Faire face à l’incertitude
Malgré toutes les opportunités qui se présentent, investir dans les pays émergents comporte toujours des risques. À notre avis, deux facteurs dominent actuellement les conversations : d’une part, la Chine, qui est la plus grande économie de cette classe d’actifs, et d’autre part, les prochaines élections américaines en novembre.
Chine
La réouverture plus lente que prévu de la Chine l’an dernier et la fragilité persistante du secteur immobilier ont contribué à alimenter considérablement le sentiment négatif des investisseurs à l’égard des pays émergents. Nos perspectives pour la Chine restent toutefois inchangées. Nous pensons qu’un décalage est apparu entre le sentiment, tel qu’il ressort des valorisations et des gros titres, et ce que nous voyons sur le terrain, en particulier dans les actions.
Si la Chine doit résoudre des problèmes de plus grande ampleur, en termes de politiques et de relance de la croissance, le fait est qu’il s’agit d’un pays immense qui compte l’une des plus grandes bases de consommateurs au monde. L’épargne des ménages reste à des niveaux records, et un revirement de la confiance pourrait déclencher une vague de dépenses supplémentaires. À un moment donné, le pessimisme à l’égard de la Chine atteindra son maximum, car elle reste le grand marché boursier le moins cher du monde, bon marché au regard de l’histoire et à un niveau historiquement bas par rapport aux États-Unis.
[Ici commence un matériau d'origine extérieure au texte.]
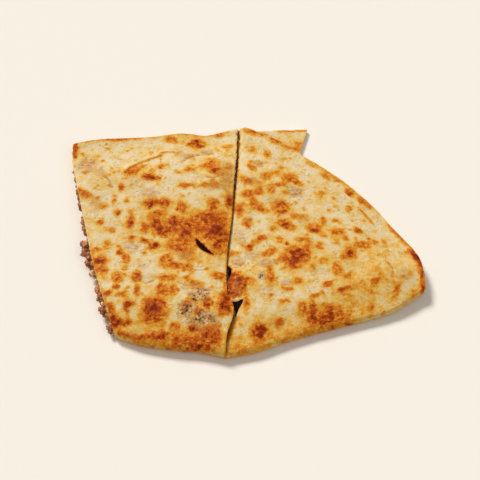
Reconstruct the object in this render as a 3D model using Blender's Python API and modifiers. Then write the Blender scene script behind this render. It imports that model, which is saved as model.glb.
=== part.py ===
"""A beef and cheese quesadilla: one flour tortilla folded over a filling and cut into two slices.

Each slice is a folded sheet of tortilla with its own layer of filling. The fold runs along the
front (-Y), the round edge of the tortilla along the back (+Y), and the cut between the slices
runs from front to back near the middle. The food lies flat on z = 0.
"""
import math

import bmesh
import bpy
from mathutils import Vector

MM = 0.001

# Thicknesses and heights
LAYER = 2.2 * MM             # one layer of tortilla
CLEARANCE = 0.3 * MM         # between a tortilla and its filling
ROOF_CLEARANCE = 0.7 * MM    # more under the swollen top, whose facets bend differently
RIM_HEIGHT = 5.0 * MM        # at the round edge, where the two layers come together
LEFT_FOLD_HEIGHTS = (7.0 * MM, 8.4 * MM)    # along the fold of the left slice, outside to seam
RIGHT_FOLD_HEIGHTS = (6.6 * MM, 5.4 * MM)    # along the fold of the right slice, seam to tip
LEFT_CROWN = 12.0 * MM       # over the filling of the left slice
RIGHT_CROWN = 10.6 * MM      # over the filling of the right slice
FRONT_RAMP = 28 * MM         # the top climbs over this length from the fold to the crown
BACK_RAMP = 40 * MM          # and comes down over this length to the rim
CUT_DROOP = 1.0 * MM         # the knife pressed the top layer down along each cut
CUT_DROOP_WIDTH = 9 * MM
CORNER_LIFT = 5.0 * MM       # crisp corners that curl up from the board
TIP_LIFT = 4.0 * MM
LIFT_REACH = 58 * MM

# Corners in plan
FRONT_LEFT = (-70.5 * MM, -71.0 * MM)
BACK_LEFT = (-105.0 * MM, 66.0 * MM)
SEAM_FRONT = (-9.2 * MM, -84.0 * MM)
SEAM_BACK = (-1.6 * MM, 82.8 * MM)
TIP_FRONT = (104.2 * MM, -41.8 * MM)
TIP_BACK = (104.4 * MM, -30.0 * MM)
FLAP_CORNER = (42.0 * MM, 84.0 * MM)

# The knife cut between the slices, front to back, and how far it stands open
SEAM_BENDS = ((-8.4, -73), (-4.9, -61), (-5.2, -54), (-8.4, -46),
              (-8.7, -22), (-6.4, 2), (-4.0, 30), (-2.4, 55))
SEAM_GAP = 0.8 * MM
SEAM_GAP_AT_BACK = 1.5 * MM

# Where the edges bend, in plan, in millimetres
LEFT_CUT_BENDS = ((-74.6, -60), (-84.4, -30), (-92.0, 0), (-99.2, 30), (-104.2, 52))
LEFT_FOLD_BENDS = ((-58, -75.6), (-40, -79.2), (-24, -80.6))
LEFT_ROUND_BENDS = ((-90, 71.5), (-70, 74.2), (-52, 76.4), (-38, 78.8), (-23, 76.8), (-11, 80.0))
RIGHT_FOLD_BENDS = ((8, -80.4), (20, -75.6), (33, -70.9), (52, -64.9), (75, -58.2), (87, -53.8), (95, -48.4))
RIGHT_ROUND_BENDS = ((3, 83.8), (10, 80.2), (25, 71.0), (38, 60.5), (51, 50.0), (63, 39.2), (73, 28.0),
                     (82, 16.5), (89, 4.5), (96, -6.0), (101.2, -15.0), (103.8, -23))
TIP_BENDS = ((104.8, -37.5),)

# Gentle swellings of the top over thick places in the filling: x, y, radius, height in millimetres
LEFT_SWELLINGS = ((-26, -52, 22, 1.3), (-62, -38, 20, 0.7), (-50, 20, 24, 0.8),
                  (-22, 32, 18, 0.7), (-86, 30, 16, 0.6))
RIGHT_SWELLINGS = ((6, -38, 12, 1.4), (36, -18, 20, 0.9), (18, 28, 20, 0.8),
                   (60, 0, 18, 0.5), (44, -56, 16, 0.6))

# The corner of the lower layer that sticks out past the upper one at the back of the right slice
FLAP_START = 0.055           # share of the round edge where the flap begins
FLAP_END = 0.270             # and where it ends
FLAP_STEPS = 3

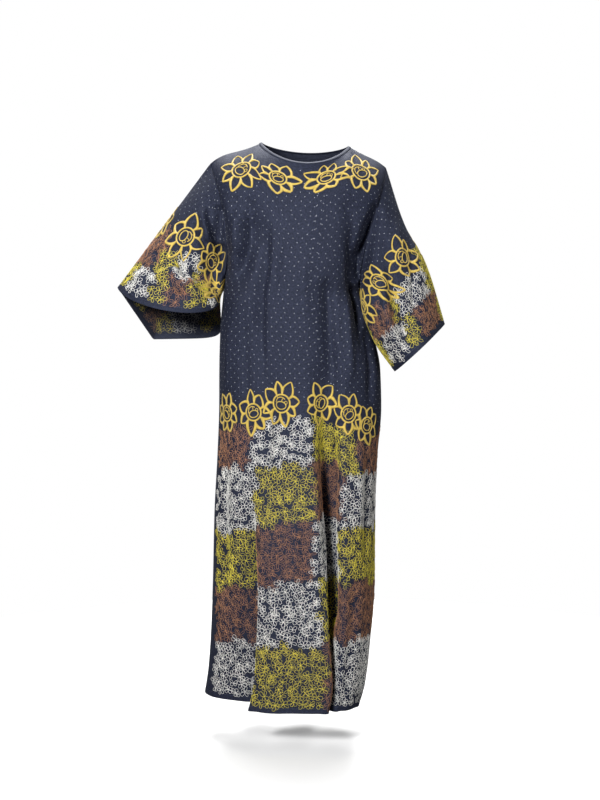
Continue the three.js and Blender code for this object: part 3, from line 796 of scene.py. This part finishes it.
def strands(cloth, anchors, paths, widths, profile, height, closed=False):
    """Ribbons of thread on a cloth: points, quads and the quads' places along and across the ribbon.

    anchors holds a (u, v) for each ribbon, and paths its points in millimetres from there, right and down.
    profile holds places across the ribbon and how high each stands, in shares of half its width and of its
    height. A height below nothing puts them on the cloth's wrong side.
    """
    under = height < 0
    count, steps = paths.shape[:2]
    if closed:
        tangent = unit(np.roll(paths, -1, axis=1) - np.roll(paths, 1, axis=1))
    else:
        tangent = unit(np.gradient(paths, axis=1))
    side = np.stack([-tangent[..., 1], tangent[..., 0]], axis=-1)
    across, heights = np.array(profile, float).T
    half = np.broadcast_to(np.asarray(widths, float) / 2, (count, steps))
    spread = paths[:, :, None] + side[:, :, None] * (across * half[..., None])[..., None]
    u, v = cloth.walk(anchors[:, 0, None, None], anchors[:, 1, None, None], spread[..., 0], spread[..., 1])
    points = cloth.lift(u, v, np.broadcast_to(heights * height - CLOTH * under, u.shape))
    at = numbered(steps, len(profile))
    size = at.size
    if closed:
        at = np.concatenate([at, at[:1]])
    faces, corners = quads(at), quads(numbered(*at.shape))
    if cloth.flip != under:
        faces, corners = faces[:, ::-1], corners[:, ::-1]
    lengths = np.cumsum(np.linalg.norm(np.diff(paths, axis=1, append=paths[:, :1]), axis=-1), axis=1)
    lengths = np.pad(lengths, ((0, 0), (1, 0)))[:, :len(at)]
    uv = np.stack(np.broadcast_arrays(lengths[..., None], across * UV_HALF), axis=-1)
    corner_uv = uv.reshape(count, -1, 2)[:, corners] * MM
    faces = faces + np.arange(count)[:, None, None] * size
    return points.reshape(-1, 3), faces.reshape(-1, 4), corner_uv.reshape(-1, 2)


def joined(parts):
    """Several (points, faces, corner places) as one."""
    points, faces, places = zip(*parts)
    starts = np.cumsum([0] + [len(given) for given in points])
    faces = [given + start for given, start in zip(faces, starts)]
    return np.concatenate(points), np.concatenate(faces), np.concatenate(places)


UNDER = dict(thread=0.9, high=-0.6)  # the thread's width and height on the wrong side of a sleeve
LOOP = dict(points=8, petals=(4, 7), fan=0.16, long=(0.65, 1.25), wide=(0.75, 1.15), plump=0.65, high=0.8)
LOOPS = {
    "brown": dict(length=15.0, width=6.4, bend=0.16, thread=0.9),
    "white": dict(length=12.4, width=8.4, bend=0.09, thread=1.1),
    "yellow": dict(length=13.2, width=8.4, bend=0.11, thread=0.9),
}


def rosettes(cloth, places, loops, thread, high, random):
    """Little flowers of looped thread, one at each place: teardrop loops round a middle."""
    petals = random.integers(*LOOP["petals"], len(places))
    first = random.uniform(0, 2 * np.pi, len(places))
    owner = np.repeat(np.arange(len(places)), petals)
    rank = np.concatenate([np.arange(number) for number in petals])
    angle = first[owner] + 2 * np.pi * rank / petals[owner] + random.normal(0, LOOP["fan"], len(owner))
    length = loops["length"] * random.uniform(*LOOP["long"], len(owner))
    width = loops["width"] * random.uniform(*LOOP["wide"], len(owner))
    turn = turns(LOOP["points"])
    out = length[:, None] * (1 - np.cos(turn)) / 2
    aside = width[:, None] * np.sin(turn) * np.sin(turn / 2) * LOOP["plump"]
    bend = random.normal(0, loops["bend"], len(owner))[:, None] * out ** 2 / loops["length"]
    paths = turned(out, aside + bend, angle[:, None])
    return strands(cloth, places[owner], paths, thread, LOOP_PROFILE, high, closed=True)


# An outline flower: how many petals, from the least to one past the most, its ring's radii in shares of its
# own, how far out the petals part, its threads' widths, and how high they stand. The stems are a web.
FLOWER = dict(petals=(7, 9), ring=(0.38, 0.45), notch=0.38, stroke=5.1, web=10.0, high=1.5)
PETAL = dict(steps=9, root_stray=0.15, tip=(0.27, 0.73), reach=(0.76, 1.14), notch=(0.8, 1.2), sunk=0.9,
             elbow=(0.38, 0.42), leaning=0.45, stray=0.22, taper=(1.35, 0.75))
STEM = dict(steps=5, thin=0.8)

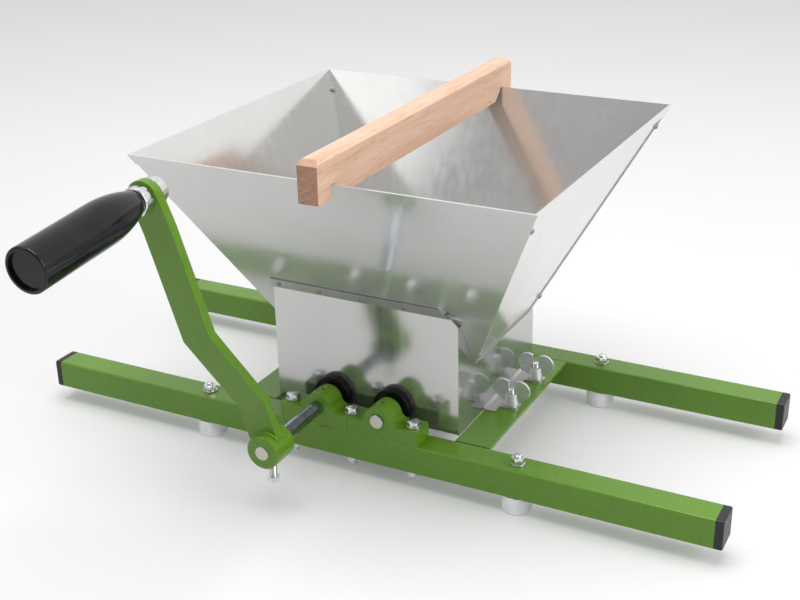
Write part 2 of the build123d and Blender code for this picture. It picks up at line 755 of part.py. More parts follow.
def make_crank_hub():
    """Steel bush that the arm is welded to, held on the shaft by a set screw."""
    with BuildPart() as hub:
        with BuildSketch(across_y(CRANK_X, HUB_REAR, SHAFT_Z)):
            Circle(HUB_RADIUS)
        extrude(amount=HUB_REAR - HUB_FRONT)
        chamfer(hub.faces().filter_by(Axis.Y).edges(), length=HUB_CHAMFER)
        with BuildSketch(across_y(CRANK_X, HUB_REAR, SHAFT_Z)):
            Circle(SHAFT / 2 + FIXED_FIT)
        extrude(amount=HUB_REAR - HUB_FRONT, mode=Mode.SUBTRACT)
        with BuildSketch(Plane.XY.offset(SHAFT_Z)):
            with Locations((CRANK_X, SET_SCREW_Y)):
                Circle(M6 / 2 + FIXED_FIT)
        extrude(amount=-HUB_RADIUS, mode=Mode.SUBTRACT)
    save(hub, "crank_hub")


def make_crank_arm():
    """Flat bar with two bends, its top end rounded and tilted for the grip."""
    length = CRANK_RADIUS + ARM_WIDTH / 2
    tip_face = ARM_TOP_FACE - (length - ARM_TIP_BEND) * tan(TIP_TILT)
    along = Plane(
        origin=(CRANK_X, 0, SHAFT_Z),
        x_dir=(-sin(LEAN), 0, cos(LEAN)),
        z_dir=(-cos(LEAN), 0, -sin(LEAN)),
    )
    facing = Plane(origin=(CRANK_X, HUB_REAR, SHAFT_Z), x_dir=along.x_dir, z_dir=(0, -1, 0))
    with BuildPart() as arm:
        with BuildSketch(along):
            with BuildLine():
                Polyline(
                    (0, ARM_LOW_FACE),
                    (ARM_LOW_BEND, ARM_LOW_FACE),
                    (ARM_TOP_BEND, ARM_TOP_FACE),
                    (ARM_TIP_BEND, ARM_TOP_FACE),
                    (length, tip_face),
                )
                offset(amount=ARM_THICK, side=Side.LEFT)
            make_face()
        extrude(amount=ARM_WIDTH / 2, both=True)
        with BuildSketch(facing):
            with Locations((CRANK_RADIUS / 2, 0)):
                SlotCenterToCenter(CRANK_RADIUS, ARM_WIDTH)
        extrude(amount=HUB_REAR - ARM_TOP_FACE + ARM_WIDTH, mode=Mode.INTERSECT)
        with BuildSketch(across_y(CRANK_X, HUB_REAR, SHAFT_Z)):
            Circle(HUB_RADIUS)
        extrude(amount=HUB_REAR - HUB_FRONT, mode=Mode.SUBTRACT)
        with BuildSketch(spindle_plane(ARM_THICK)):
            Circle(SPINDLE_THREAD / 2 + FIXED_FIT)
        extrude(amount=-3 * ARM_THICK, mode=Mode.SUBTRACT)
    save(arm, "crank_arm")


def make_set_screw():
    """Hexagon set screw pointing up into the crank hub, its end on the shaft."""
    tip_z = SHAFT_Z - SHAFT / 2
    with BuildPart() as screw:
        with BuildSketch(Plane.XY.offset(SET_SCREW_HEAD)):
            with Locations((CRANK_X, SET_SCREW_Y)):
                hexagon(M6_HEX)
        extrude(amount=M6_HEAD_HEIGHT)
        with BuildSketch(Plane.XY.offset(SET_SCREW_HEAD)):
            with Locations((CRANK_X, SET_SCREW_Y)):
                Circle(M6 / 2)
        extrude(amount=tip_z - SET_SCREW_HEAD)
    save(screw, "crank_set_screw")


def make_grip_spindle():
    """Threaded stud through the arm that thins to the spindle inside the grip."""
    with BuildPart() as spindle:
        with BuildSketch(spindle_plane(NUT_HEIGHT)):
            Circle(SPINDLE_THREAD / 2)
        extrude(amount=-2 * NUT_HEIGHT - ARM_THICK - THREAD_STAND_OUT)
        with BuildSketch(spindle_plane(NUT_HEIGHT)):
            Circle(SPINDLE / 2)
        extrude(amount=SPINDLE_REACH)
    save(spindle, "grip_spindle")


def make_grip_nuts():
    """Group of two nuts that hold the spindle to the arm, one on each face."""
    with BuildPart() as nuts:
        for distance in (0, -ARM_THICK - NUT_HEIGHT):
            with BuildSketch(spindle_plane(distance)):
                RegularPolygon(radius=NUT_HEX / 2, side_count=6, major_radius=False)
                Circle(SPINDLE_THREAD / 2 + FIXED_FIT, mode=Mode.SUBTRACT)
            extrude(amount=NUT_HEIGHT)
    save(nuts, "grip_nuts")


def make_grip():
    """Turned grip: dished far end, straight body and a taper down to the neck."""
    seat = spindle_plane(NUT_HEIGHT + GRIP_GAP)
    lengthwise = Plane(origin=seat.origin, x_dir=seat.x_dir, z_dir=seat.x_dir.cross(seat.z_dir))
    bore = SPINDLE / 2 + GRIP_RUNNING
    bore_end = SPINDLE_REACH + GRIP_GAP
    dish_floor = GRIP_LENGTH - GRIP_DISH_DEPTH
    with BuildPart() as grip:
        with BuildSketch(lengthwise):
            with BuildLine():
                Polyline(
                    (GRIP_RADIUS, GRIP_LENGTH - GRIP_STRAIGHT),
                    (GRIP_RADIUS, GRIP_LENGTH),
                    (GRIP_DISH, GRIP_LENGTH),
                    (GRIP_DISH, dish_floor),
                    (0, dish_floor),
                    (0, bore_end),
                    (bore, bore_end),
                    (bore, 0),
                    (GRIP_NECK, 0),
                )
                Spline(
                    (GRIP_NECK, 0),
                    (GRIP_RADIUS, GRIP_LENGTH - GRIP_STRAIGHT),
                    tangents=[(GRIP_NECK_SLOPE, 1), (0, 1)],
                )
            make_face()
        revolve(axis=Axis(seat.origin, seat.z_dir))
        end_rims = grip.edges().filter_by(GeomType.CIRCLE).group_by(Axis.Y)[0]
        fillet(end_rims.sort_by(SortBy.RADIUS)[-1], radius=GRIP_ROUND)
    save(grip, "grip")


# ================================================================ wooden bar
def make_wooden_bar():
    """Bar across the hopper, notched over the front and rear rims."""
    seat = RIM_Z + SEAT_GAP
    half_outline = [
        (BAR_NOTCH_END, BAR_BOTTOM),
        (BAR_SEAT_INNER, seat),
        (BAR_LEG_INNER, seat),
        (BAR_LEG_INNER, BAR_BOTTOM),
        (BAR_HALF, BAR_BOTTOM),
        (BAR_HALF, BAR_TOP),
    ]
    mirrored = [(-y, z) for y, z in reversed(half_outline)]
    with BuildPart() as bar:
        with BuildSketch(Plane.YZ.offset(BAR_X)):
            with BuildLine():
                Polyline(*half_outline, *mirrored, close=True)
            make_face()
        extrude(amount=BAR_THICK / 2, both=True)
        top_edges = bar.faces().sort_by(Axis.Z)[-1].edges()
        chamfer(top_edges.filter_by(Axis.Y), length=BAR_CHAMFER)
        end_edges = bar.faces().sort_by(Axis.Z)[-1].edges().filter_by(Axis.X)
        chamfer(end_edges, length=BAR_END_CHAMFER)
    save(bar, "wooden_bar")


# ================================================================ every piece
def make_frame():
    """Rails, caps, cross members and feet."""
    feet = [(side * FOOT_X, end * RAIL_Y) for side, end in CORNERS.values()]
    washer_top = RAIL_TOP + M6_WASHER_THICK
    for end in ENDS:
        make_rail(end)
    for side in SIDES:
        make_cross_member(side)
    for corner in CORNERS:
        make_cap(corner)
        make_foot(corner)
    foot_bolt_tip = washer_top + M6_NUT_HEIGHT + FOOT_BOLT_REACH
    make_bolts("foot_bolts", feet, FOOT_POCKET, M6_HEAD_HEIGHT, foot_bolt_tip, True)
    make_washers("foot_washers", feet, (RAIL_TOP,))
    make_nuts("foot_nuts", feet, washer_top)


def make_bearings():
    """Bearing blocks with their bolts, and the rings between them and the box."""
    spots = [(x, end * BLOCK_BOLT_Y) for x in BLOCK_BOLT_X for end in ENDS.values()]
    base_top = RAIL_TOP + BLOCK_HEIGHT
    below = RAIL_BASE - M6_WASHER_THICK
    nut_base = below - M6_NUT_HEIGHT
    for corner in CORNERS:
        make_block(corner)
    head_base = base_top + M6_WASHER_THICK
    make_bolts("bearing_bolts", spots, head_base, M6_HEAD_HEIGHT, nut_base - BEARING_BOLT_REACH, False)
    make_washers("bearing_washers", spots, (base_top, below))
    make_nuts("bearing_nuts", spots, nut_base)
    make_seals()


def make_box_and_hopper():
    """Crushing box, hopper, their rivets and the clamps that hold the box down."""
    for end in ENDS:
        make_end_plate(end)
        make_end_panel(end)
    for side in SIDES:
        make_side_wall(side)
        make_side_panel(side)
    make_rivets("box_rivets", flange_spots("front") + flange_spots("rear"), RIVET_LENGTH)
    make_rivets("hopper_rivets", corner_spots("left") + corner_spots("right"), RIVET_LENGTH)
    make_clamp_studs()
    make_washers("clamp_washers", [(sign * CLAMP_X, y) for sign in (-1, 1) for y in CLAMP_Y], (CLAMP_FACE,))
    for side in SIDES:
        for place, y in zip(("rear", "front"), CLAMP_Y):
            make_wing_nut(f"{place}_{side}_wing_nut", SIDES[side] * CLAMP_X, y)


def make_drive():
    """Both shafts with their rollers, gears and pins."""
    half_rib = pi / RIB_COUNT
    half_pitch = pi / GEAR_TEETH
    fronts = {"drive": DRIVE_SHAFT_FRONT, "driven": DRIVEN_SHAFT_FRONT}
    rib_phases = {"drive": 0, "driven": half_rib}
    pin_angles = {"drive": half_rib, "driven": 0}
    gear_phases = {"drive": 0, "driven": half_pitch}
    for shaft, x in SHAFT_X.items():
        make_shaft(f"{shaft}_shaft", x, fronts[shaft], pin_angles[shaft])
        make_roller(f"{shaft}_roller", x, rib_phases[shaft], pin_angles[shaft])
        make_pins(f"{shaft}_pins", x, pin_angles[shaft])
        make_gear(f"{shaft}_gear", x, gear_phases[shaft])


def make_crank():
    """Crank with its free-turning grip."""
    make_crank_hub()
    make_crank_arm()
    make_set_screw()
    make_grip_spindle()
    make_grip_nuts()
    make_grip()


os.makedirs("parts", exist_ok=True)
make_frame()
make_bearings()
make_box_and_hopper()
make_drive()
make_crank()
make_wooden_bar()
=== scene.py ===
"""Look of the two-roller fruit crusher: materials, fine pieces, light and camera.

Places and sizes are in metres in the row frame, but fasteners, weld beads and edge roundings are in
millimetres.
"""
import json
from math import asin, atan2, cos, pi, radians, sin

import bpy
import numpy
from mathutils import Matrix, Vector


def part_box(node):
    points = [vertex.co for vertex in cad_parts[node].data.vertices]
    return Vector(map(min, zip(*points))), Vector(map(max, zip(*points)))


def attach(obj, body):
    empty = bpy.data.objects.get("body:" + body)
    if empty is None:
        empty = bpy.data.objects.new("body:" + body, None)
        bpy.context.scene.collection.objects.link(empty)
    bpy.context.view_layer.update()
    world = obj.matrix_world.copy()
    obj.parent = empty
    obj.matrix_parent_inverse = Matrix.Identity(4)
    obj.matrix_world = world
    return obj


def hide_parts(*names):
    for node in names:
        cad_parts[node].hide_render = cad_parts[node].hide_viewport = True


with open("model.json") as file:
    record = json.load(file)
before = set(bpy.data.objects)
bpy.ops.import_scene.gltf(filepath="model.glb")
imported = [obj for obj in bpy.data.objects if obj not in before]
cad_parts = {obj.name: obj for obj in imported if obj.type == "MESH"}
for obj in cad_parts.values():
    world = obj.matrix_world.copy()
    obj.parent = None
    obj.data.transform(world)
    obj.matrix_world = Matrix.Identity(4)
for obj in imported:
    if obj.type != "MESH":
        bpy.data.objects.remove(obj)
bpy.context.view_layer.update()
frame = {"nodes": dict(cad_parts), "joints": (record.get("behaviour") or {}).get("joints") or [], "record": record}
nodes = frame["nodes"]
record = frame["record"]
MM = 0.001
CORNERS = ("front_left", "front_right", "rear_left", "rear_right")

# ---------------------------------------------------------------- camera, in metres, degrees and lens mm
CAMERA_PLACE = (0.4734, -0.9106, 0.5582)
CAMERA_AZIMUTH = 27.85
CAMERA_ELEVATION = 23.40
CAMERA_ROLL = -1.21
CAMERA_LENS = 58.1
CAMERA_SENSOR = 36.0

# ---------------------------------------------------------------- floor and light
FLOOR_REACH = 14.0
FLOOR_GLOW = 0.18
# The sky's strength is its level plus the slope along each direction, so it is brightest behind.
SKY_LEVEL = 0.65
SKY_SLOPE = (0.06, 0.37, 0.10)
# Name, place, the point it is aimed at, size in metres and power in watts.
LAMPS = (
    ("overhead", (0.0, -0.1, 2.2), (0, 0, 0.1), 1.5, 35),
    ("right_side", (2.0, -0.1, 1.1), (0, 0, 0.15), 1.2, 20),
    ("front_left", (-1.85, -2.2, 1.60), (0, 0.1, 0.2), 1.0, 3.2),
    ("edge_glint", (-1.15, -1.0, 2.1), (0, 0, 0.1), 0.6, 6),
)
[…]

Elections présidentielles aux États-Unis
L’autre incertitude à laquelle sont confrontés les pays émergents est le résultat des élections américaines, car les relations commerciales pourraient en être affectées. Nous croyons en une approche attentiste, mais aussi en l’investissement dans des entreprises capables de résister à toute éventualité, c’est-à-dire des entreprises dont les voies vers une croissance durable à long terme ne sont pas entravées par la politique américaine. En ce sens, les entreprises des pays émergents se sont renforcées au cours des dernières années et leur accès au financement s’est diversifié, avec l’émergence de nombreux financiers locaux sur le marché.
Conclusions
Nous pensons que les pays émergents peuvent surperformer les pays développés en 2024, car bon nombre des facteurs qui ont freiné la classe d’actifs, notamment les taux d’intérêt élevés, s’atténuent progressivement. Le marché s’accorde à dire que la Fed devrait entraîner les banques centrales mondiales dans un cycle d’assouplissement des taux dans le courant de l’année.
Qu’il s’agisse de la dette d’entreprises des pays émergents, du marché obligataire indien, des actions de croissance ou des actions génératrices de revenus, les opportunités sont réparties sur l’ensemble de la classe d’actifs.
1Le taper tantrum de 2013 fait référence à la vague de turbulences qui a frappé sur les pays émergents après que la Fed a signalé qu’elle était sur le point de resserrer la politique monétaire américaine.
2Bloomberg, 13 mars 2024. Les actions des pays émergents font référence à l’indice MSCI Emerging Markets. Les pays développés font référence à l’indice MSCI World.